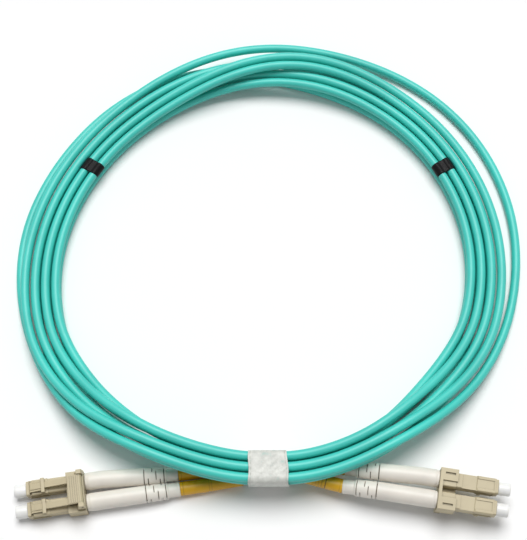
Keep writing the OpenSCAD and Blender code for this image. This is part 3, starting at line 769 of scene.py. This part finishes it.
class WrapSettings(bpy.types.PropertyGroup):
    tape_colour: bpy.props.FloatVectorProperty(
        name="Tape Colour", description="Colour of the tape",
        default=(0.64, 0.65, 0.605), **COLOUR,
    )
    tape_tint: bpy.props.FloatVectorProperty(
        name="Tape Tint", description="Colour that the jackets lend the tape",
        default=(0.43, 0.545, 0.495), **COLOUR,
    )
    band_colour: bpy.props.FloatVectorProperty(
        name="Band Colour", description="Colour of the bands",
        default=(0.003, 0.003, 0.0035), **COLOUR,
    )


class StageSettings(bpy.types.PropertyGroup):
    floor_colour: bpy.props.FloatVectorProperty(
        name="Floor Colour", description="Colour of the surface under the cord",
        default=(0.95, 0.95, 0.95), **COLOUR,
    )
    glow: bpy.props.FloatProperty(
        name="Floor Glow", description="Glow that the floor adds to its own white, to the camera",
        subtype="FACTOR", default=0.02, min=0, max=0.5,
    )
    fill: bpy.props.FloatProperty(
        name="Fill Light", description="Strength of the light from all round", default=0.24, min=0.1, max=0.6
    )
    elevation: bpy.props.FloatProperty(
        name="Camera Elevation", description="Camera angle over the surface", subtype="ANGLE",
        default=math.radians(68), min=math.radians(30), max=math.radians(90),
    )
    distance: bpy.props.FloatProperty(
        name="Camera Distance", description="Distance from the point it looks at", unit="LENGTH",
        default=0.4, min=0.2, max=1.0,
    )
    lens: bpy.props.FloatProperty(
        name="Lens", description="Focal length in millimetres", default=84.5, min=35, max=135
    )


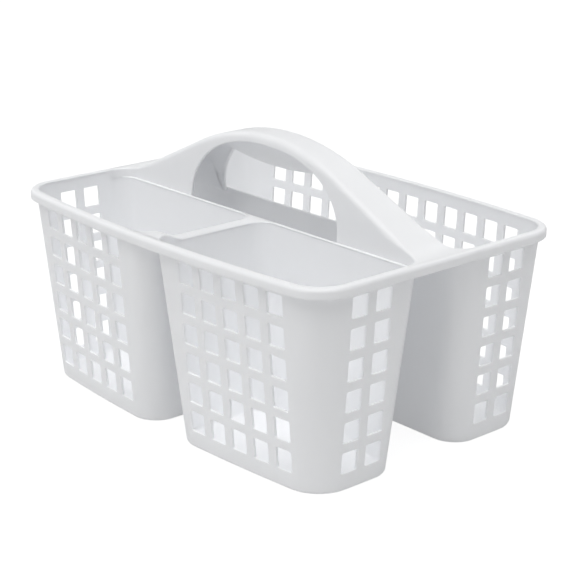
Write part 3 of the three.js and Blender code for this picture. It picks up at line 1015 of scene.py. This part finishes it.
def floor():
    mesh = bpy.data.meshes.new("floor")
    size = FLOOR_HALF_SIZE
    corners = [(-size, -size, 0), (size, -size, 0), (size, size, 0), (-size, size, 0)]
    mesh.from_pydata(corners, [], [(0, 1, 2, 3)])
    ground = bpy.data.objects.new("floor", mesh)
    bpy.context.scene.collection.objects.link(ground)
    mesh.materials.append(floor_material())


def light_paths():
    """A white bin needs many bounces before its inside is as bright as it should be."""
    cycles = bpy.context.scene.cycles
    cycles.max_bounces = BOUNCES
    cycles.diffuse_bounces = DIFFUSE_BOUNCES
    cycles.transparent_max_bounces = TRANSPARENT_BOUNCES


def add_lamp(name, data, direction):
    lamp = bpy.data.objects.new(name, data)
    lamp.rotation_euler = Vector(direction).to_track_quat("-Z", "Y").to_euler()
    bpy.context.scene.collection.objects.link(lamp)
    return lamp


def lights():
    bpy.context.scene.view_settings.view_transform = "Standard"
    world = bpy.data.worlds.new("studio")
    world.use_nodes = True
    background = world.node_tree.nodes["Background"]
    background.inputs["Color"].default_value = WORLD_COLOUR
    background.inputs["Strength"].default_value = WORLD_STRENGTH
    bpy.context.scene.world = world
    for name, direction, strength in SUNS:
        data = bpy.data.lights.new(name, "SUN")
        data.energy = strength
        data.angle = math.radians(SUN_SPREAD)
        add_lamp(name, data, direction)
    for name, place, watts in SOFTBOXES:
        data = bpy.data.lights.new(name, "AREA")
        data.shape = "DISK"
        data.size = SOFTBOX_SIZE
        data.energy = watts
        add_lamp(name, data, Vector(AIM) - Vector(place)).location = place


# ---------------------------------------------------------------- the caddy


def nodes_of(prefix):
    return [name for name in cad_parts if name.startswith(prefix)]


plastic = plastic_material()
make_bin("front_left_bin", True, -1, 1, nodes_of("front_left_bin_"), plastic)
make_bin("front_right_bin", True, 1, 1, nodes_of("front_right_bin_"), plastic)
make_bin("rear_bin", False, 1, -1, nodes_of("rear_bin_"), plastic)
make_rim(plastic)
make_divider_bar(plastic)
make_handle(plastic)
make_web(plastic)
camera()
floor()
light_paths()
lights()
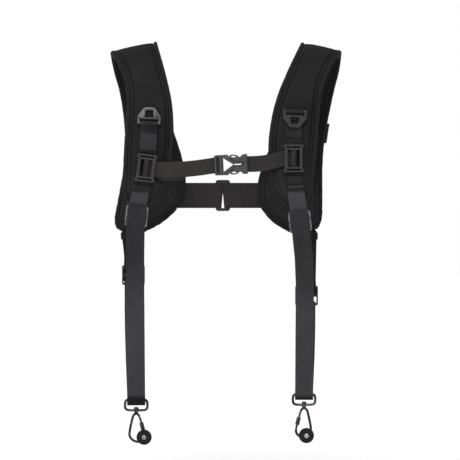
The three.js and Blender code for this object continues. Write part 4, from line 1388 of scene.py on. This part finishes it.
    def _washer(self, centre: Vector) -> bpy.types.Object:
        """The rubber washer with its raised rim and rings.

        Args:
            centre: the middle of the eye behind it.

        Returns:
            The finished washer.
        """
        back = self.eye_reach + self.plate_t + self.gap
        front = back + self.washer_t
        bore, rim = self.screw_r + self.gap * 0.6, self.washer_r
        profile = [
            (bore, back), (rim - 0.5 * MM, back), (rim, back + 0.5 * MM), (rim, front - 0.5 * MM),
            (rim - 0.45 * MM, front), (rim - 1.3 * MM, front), (rim - 1.6 * MM, front - 0.45 * MM),
            (rim - 2.0 * MM, front - 0.5 * MM), (rim - 2.4 * MM, front - 0.15 * MM),
            (bore + 1.5 * MM, front - 0.1 * MM), (bore + 1.2 * MM, front - 0.4 * MM),
            (bore + 0.5 * MM, front - 0.5 * MM), (bore, front - 0.7 * MM),
            (bore, back),
        ]
        return lathed(self.side.node("rubber_disc"), profile, centre, "-Y", sides=64)


# The chest buckle


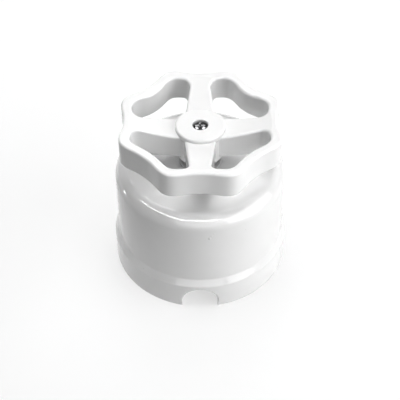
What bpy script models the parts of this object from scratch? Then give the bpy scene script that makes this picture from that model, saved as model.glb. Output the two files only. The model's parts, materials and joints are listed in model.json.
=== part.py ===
"""Surface-mounted porcelain rotary switch with a handwheel knob.

A glazed porcelain cover with a flared foot ring and an arched cable notch stands
over a porcelain base plate. The plate carries four contact fingers with their
terminals and a folded steel bridge. A threaded bush in the bridge guides the
spindle and holds the cover down under a ring nut. The spindle turns an insulating
carrier with a contact blade, and the handwheel is screwed to its upper end.

The switch stands on its wall face: +Z leaves the wall, and the cable notch is at -Y.
The feature that takes the most skill is the handwheel: a lobed rim, four tapering
spokes, four windows with rounded ends, a dished face and a raised hub in one piece.
"""
import math

import bmesh
import bpy
from mathutils import Matrix, Vector

MM = 0.001

# Clearances
FIT = 0.3 * MM                    # between neighbouring pieces

# Cover
COVER_RADIUS = 33.4 * MM
COVER_HEIGHT = 46.6 * MM
COVER_CROWN = 0.4 * MM            # how much the middle of the top rises
COVER_WALL = 3.6 * MM
COVER_CEILING = 4.2 * MM
SHOULDER_RADIUS = 5.5 * MM
FOOT_FLARE = 1.6 * MM             # how far the foot ring stands out
FOOT_HEIGHT = 11.5 * MM
FOOT_CONE_HEIGHT = 3.0 * MM
FOOT_EDGE = 1.0 * MM
GLAZED_EDGE = 0.4 * MM            # small easing of the remaining porcelain edges
CEILING_FILLET = 3.0 * MM
NOTCH_WIDTH = 13.8 * MM
NOTCH_HEIGHT = 9.7 * MM

# Base plate
BASE_THICKNESS = 8.0 * MM
BOSS_RADIUS = 8.0 * MM
BOSS_HEIGHT = 3.0 * MM
BEARING_FLOOR = 5.0 * MM          # porcelain left under the spindle's journal
CABLE_SLOT_DEPTH = 5.5 * MM
WALL_SCREW_SETBACK = 7.0 * MM     # from the plate's edge
WALL_SCREW_HOLE_RADIUS = 2.2 * MM
WALL_SCREW_HEAD_RADIUS = 4.3 * MM
WALL_SCREW_HEAD_DEPTH = 3.5 * MM

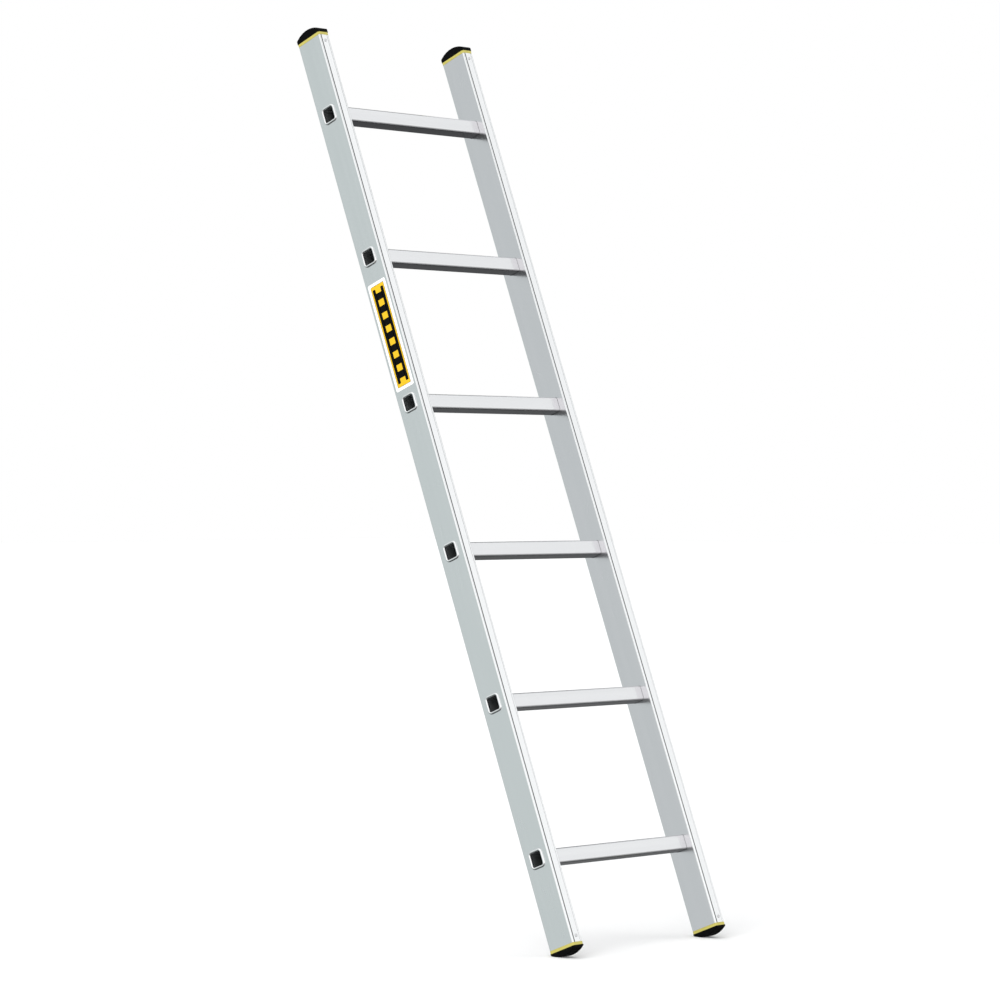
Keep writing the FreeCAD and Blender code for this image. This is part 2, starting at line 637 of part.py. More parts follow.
# ------------------------------------------------------------------ assembly
make_stile("stile_left", -1)
make_stile("stile_right", 1)
for number in range(1, int(dim["rung_count"]) + 1):
    make_rung(number)
for word, side in (("left", -1), ("right", 1)):
    make_plug("foot_plug_" + word, False, side)
    make_sole("foot_sole_" + word, False, side)
    make_rivet("foot_rivet_" + word, False, side)
    make_plug("top_plug_" + word, True, side)
    make_sole("top_cap_" + word, True, side)
    make_rivet("top_rivet_" + word, True, side)
make_label()
doc.recompute()

# -------------------------------------------------------------------- checks
problems = []
for obj in doc.Objects:
    if "Invalid" in obj.State or "Error" in obj.State:
        problems.append("%s is %s" % (obj.Name, obj.State))
for label, before, after in VOLUME_STEPS:
    if before.Shape.isNull() or after.Shape.isNull():
        problems.append(label + " has no shape")
    elif after.Shape.Volume >= before.Shape.Volume - 1e-3:
        problems.append(label + " removed nothing")
for obj in SUBPARTS:
    shape = obj.Shape
    if shape.isNull() or not shape.isValid() or not shape.Solids:
        problems.append(obj.Label + " has no valid solid")
if problems:
    raise RuntimeError("; ".join(problems))

os.makedirs("parts", exist_ok=True)
total = None
for obj in SUBPARTS:
    obj.Shape.exportStep(os.path.join("parts", obj.Label + ".step"))
    box = obj.Shape.BoundBox
    total = FreeCAD.BoundBox(box) if total is None else total.united(box)
    print("%-18s %8.1f mm3  %d solid  x %.1f..%.1f y %.1f..%.1f z %.1f..%.1f" % (
        obj.Label, obj.Shape.Volume, len(obj.Shape.Solids),
        box.XMin, box.XMax, box.YMin, box.YMax, box.ZMin, box.ZMax))
print("whole  x %.2f..%.2f  y %.2f..%.2f  z %.2f..%.2f" % (
    total.XMin, total.XMax, total.YMin, total.YMax, total.ZMin, total.ZMax))
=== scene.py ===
import bpy
import bmesh
import math
import numpy as np
from mathutils import Matrix, Vector


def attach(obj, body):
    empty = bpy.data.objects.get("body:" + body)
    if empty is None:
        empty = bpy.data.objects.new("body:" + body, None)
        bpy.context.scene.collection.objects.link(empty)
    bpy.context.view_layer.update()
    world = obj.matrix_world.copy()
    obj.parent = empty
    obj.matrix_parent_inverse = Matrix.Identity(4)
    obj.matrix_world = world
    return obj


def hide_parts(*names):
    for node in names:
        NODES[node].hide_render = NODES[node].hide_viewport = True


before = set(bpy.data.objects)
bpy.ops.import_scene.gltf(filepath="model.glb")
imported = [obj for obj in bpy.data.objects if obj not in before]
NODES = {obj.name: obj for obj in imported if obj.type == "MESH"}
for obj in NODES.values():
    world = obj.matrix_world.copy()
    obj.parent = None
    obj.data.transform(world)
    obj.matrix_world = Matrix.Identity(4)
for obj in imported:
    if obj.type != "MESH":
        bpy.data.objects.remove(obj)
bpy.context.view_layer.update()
scene = bpy.context.scene
scene.view_settings.view_transform = "Standard"
scene.view_settings.look = "None"

# ------------------------------------------------------------------ dimensions
# Millimetres, in the ladder frame: X along the rungs, Z up the stiles from
# their lower end, -Y the climber's side.
STILE_LONG = 1702.0
CENTRE = 188.0                      # middle of a stile from the ladder's middle
RUNGS = [155.0 + 280.0 * k for k in range(6)]
LEAN = math.radians(21.2)
CHORD, RISE, FOOT, SIDES = 29.3, 9.0, 16.2, 5.0     # SIDES: how much deeper a top cap is
DOME = (CHORD ** 2 + RISE ** 2) / (2 * RISE)
BASE = Vector((0, -(STILE_LONG + SIDES) / 2 * math.sin(LEAN), DOME - (DOME - FOOT) * math.cos(LEAN)))
LADDER = Matrix.Scale(0.001, 4) @ Matrix.Translation(BASE) @ Matrix.Rotation(-LEAN, 4, "X")


# -------------------------------------------------------------------- meshing
class Shell:
    """Collects faces by the coordinates of their corners, in ladder
    millimetres, and welds corners that coincide."""

    def __init__(self):
        self.points, self.faces, self.slots, self.seen = [], [], [], {}

    def vertex(self, p):
        key = (round(p[0] * 2000), round(p[1] * 2000), round(p[2] * 2000))
        if key not in self.seen:
            self.seen[key] = len(self.points)
            self.points.append(p)
        return self.seen[key]

    def face(self, corners, slot=0):
        ids = []
        for p in corners:
            i = self.vertex(p)
            if i not in ids:
                ids.append(i)
        if len(ids) > 2:
            self.faces.append(ids)
            self.slots.append(slot)

    def strip(self, a, b, closed=True, slot=0):
        n = len(a)
        for i in range(n if closed else n - 1):
            j = (i + 1) % n
            self.face((a[i], a[j], b[j], b[i]), slot)


def smooth_normals(me, angle):
    """Area-weighted corner normals within each smooth region, so that flats
    stay flat right up to their rounded edges."""
    limit = math.cos(math.radians(angle))
    nf, nl = len(me.polygons), len(me.loops)
    normals = np.empty(nf * 3)
    me.polygons.foreach_get("normal", normals)
    normals = normals.reshape(nf, 3)
    areas = np.empty(nf)
    me.polygons.foreach_get("area", areas)
    start = np.empty(nf, dtype=np.int64)
    total = np.empty(nf, dtype=np.int64)
    me.polygons.foreach_get("loop_start", start)
    me.polygons.foreach_get("loop_total", total)
    face_of = np.repeat(np.arange(nf), total)
    vert_of = np.empty(nl, dtype=np.int64)
    me.loops.foreach_get("vertex_index", vert_of)
    order = np.argsort(vert_of, kind="stable")
    cuts = np.flatnonzero(np.diff(vert_of[order])) + 1
    result = np.empty((nl, 3))
    for group in np.split(order, cuts):
        n = normals[face_of[group]]
        near = (n @ n.T) > limit
        result[group] = near @ (n * areas[face_of[group]][:, None])
    result /= np.linalg.norm(result, axis=1)[:, None]
    for p in me.polygons:
        p.use_smooth = True
    me.normals_split_custom_set([tuple(v) for v in result])


def solid(name, shell, materials, angle=36.0):
    me = bpy.data.meshes.new(name)
    me.from_pydata([tuple(LADDER @ Vector(p)) for p in shell.points], [], shell.faces)
    for m in materials:
        me.materials.append(m)
    me.polygons.foreach_set("material_index", shell.slots)
    bm = bmesh.new()
    bm.from_mesh(me)
    bmesh.ops.recalc_face_normals(bm, faces=bm.faces)
    bm.to_mesh(me)
    bm.free()
    me.update()
    smooth_normals(me, angle)
    obj = bpy.data.objects.new(name, me)
    scene.collection.objects.link(obj)
    return obj


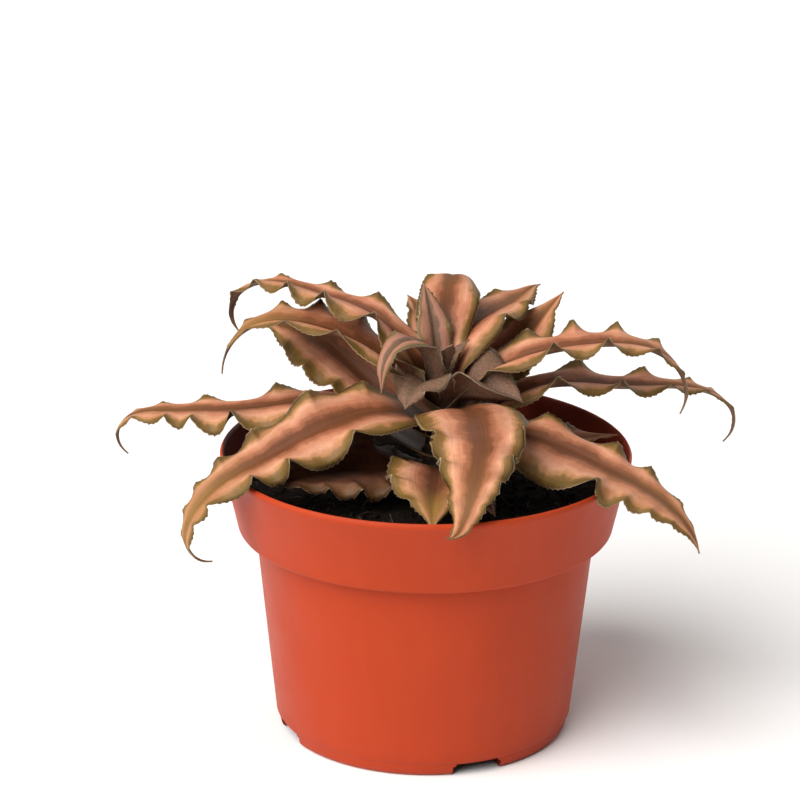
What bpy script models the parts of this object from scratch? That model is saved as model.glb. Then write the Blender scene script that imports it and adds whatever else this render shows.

*Exercise brief*
Write out each line exactly as it appears, from the line with "total = FreeCAD.BoundBox(box)" up to and including the line with "bpy.data.objects.remove(obj)".

*Reply*
    total = FreeCAD.BoundBox(box) if total is None else total.united(box)
    print("%-18s %8.1f mm3  %d solid  x %.1f..%.1f y %.1f..%.1f z %.1f..%.1f" % (
        obj.Label, obj.Shape.Volume, len(obj.Shape.Solids),
        box.XMin, box.XMax, box.YMin, box.YMax, box.ZMin, box.ZMax))
print("whole  x %.2f..%.2f  y %.2f..%.2f  z %.2f..%.2f" % (
    total.XMin, total.XMax, total.YMin, total.YMax, total.ZMin, total.ZMax))
=== scene.py ===
import bpy
import bmesh
import math
import numpy as np
from mathutils import Matrix, Vector


def attach(obj, body):
    empty = bpy.data.objects.get("body:" + body)
    if empty is None:
        empty = bpy.data.objects.new("body:" + body, None)
        bpy.context.scene.collection.objects.link(empty)
    bpy.context.view_layer.update()
    world = obj.matrix_world.copy()
    obj.parent = empty
    obj.matrix_parent_inverse = Matrix.Identity(4)
    obj.matrix_world = world
    return obj


def hide_parts(*names):
    for node in names:
        NODES[node].hide_render = NODES[node].hide_viewport = True


before = set(bpy.data.objects)
bpy.ops.import_scene.gltf(filepath="model.glb")
imported = [obj for obj in bpy.data.objects if obj not in before]
NODES = {obj.name: obj for obj in imported if obj.type == "MESH"}
for obj in NODES.values():
    world = obj.matrix_world.copy()
    obj.parent = None
    obj.data.transform(world)
    obj.matrix_world = Matrix.Identity(4)
for obj in imported:
    if obj.type != "MESH":
        bpy.data.objects.remove(obj)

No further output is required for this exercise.